Viele Kasernen tragen umstrittene Namen

Der Punkt, der die Öffentlichkeit am meisten, die Soldaten häufig am wenigsten befremdet, sind die Namen einzelner Kasernen. Die Liste der umstrittenen Namen ist lang: die Feldwebel-Lilienthal-Kaserne in Delmenhorst, die Lent-Kaserne in Rotenburg, die Emmich-Cambrai-Kaserne in Hannover, die Ernst-Moritz-Arndt-Kaserne in Hagenow, die Marseille-Kaserne in Köln, die Hindenburg-Kaserne oder auch die Schulz-Lutz-Kaserne (zwei Panzergeneräle der Wehrmacht) in Munster.

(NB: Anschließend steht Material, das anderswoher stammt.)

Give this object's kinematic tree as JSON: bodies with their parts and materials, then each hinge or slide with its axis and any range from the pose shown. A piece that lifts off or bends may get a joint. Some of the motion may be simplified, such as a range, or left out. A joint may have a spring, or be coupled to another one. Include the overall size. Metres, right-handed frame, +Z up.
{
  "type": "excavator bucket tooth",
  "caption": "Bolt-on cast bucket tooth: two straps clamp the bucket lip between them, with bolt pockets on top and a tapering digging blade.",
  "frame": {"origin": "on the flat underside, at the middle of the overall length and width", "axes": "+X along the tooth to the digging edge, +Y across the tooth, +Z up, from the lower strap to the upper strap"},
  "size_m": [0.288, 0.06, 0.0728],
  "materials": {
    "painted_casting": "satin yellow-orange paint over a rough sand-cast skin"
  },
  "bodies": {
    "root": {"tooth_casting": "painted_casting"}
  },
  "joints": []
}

Die Soldaten haben nach der Analyse von Brigadegeneral Kai Rohrschneider ein „besonderes Verhältnis zur Militärgeschichte“. Sie sind sich des Dilemmas bewusst, „dass auch die großartigste militärische Leistung damit verbunden ist, dass sie auf der anderen Seite Menschen töten“. Wenn ein Geschwader nach einem Piloten wie Helmut Lent benannt wird, nach einem Nachtflieger mit einer Rekordzahl an Abschüssen, geht es um seinen Erfolg, das fliegerische Können, das Kriegshandwerk.

Christian Hartmann vom Institut für Zeitgeschichte hält auch General Erwin Rommel, den „Wüstenfuchs“, für traditionswürdig. „Etwas Rommel hätte die Bundeswehr dringend nötig.“ Dagegen mahnte Wieker, Fachlichkeit und Sittlichkeit müssten zusammenpassen. Kurz: Ohne Wertebildung sind handwerkliches Können und Tapferkeit hohl. Maßstab für Traditionspflege ist: das Grundgesetz.

Was bietet dem Soldaten eine Orientierung im Gefecht?

In größere Gefechte war die demokratische Armee, die Bundeswehr, bisher nicht verwickelt. Und wenn doch, etwa in Afghanistan, wird es geheim gehalten und erst in Jahrzehnten bekannt werden. Was also könnte Identität stiften? Der erste große Hilfseinsatz bei der Hamburger Sturmflut des Jahres 1962? Oder beim Oder-Hochwasser 1997? Der Einsatz in der Flüchtlingskrise?

Das sind allerdings Beispiele, die den Soldaten kaum Orientierung in Gefechtssituationen und vor allem keine Emotionen bieten können, wie Brigadegeneral Sollfrank warnte. Also suchen sie sich mitunter andere, auch falsche Vorbilder. Unterschwellig, hieß es denn auch in Potsdam, sei in der Truppe der Bezug zur Wehrmacht immer da.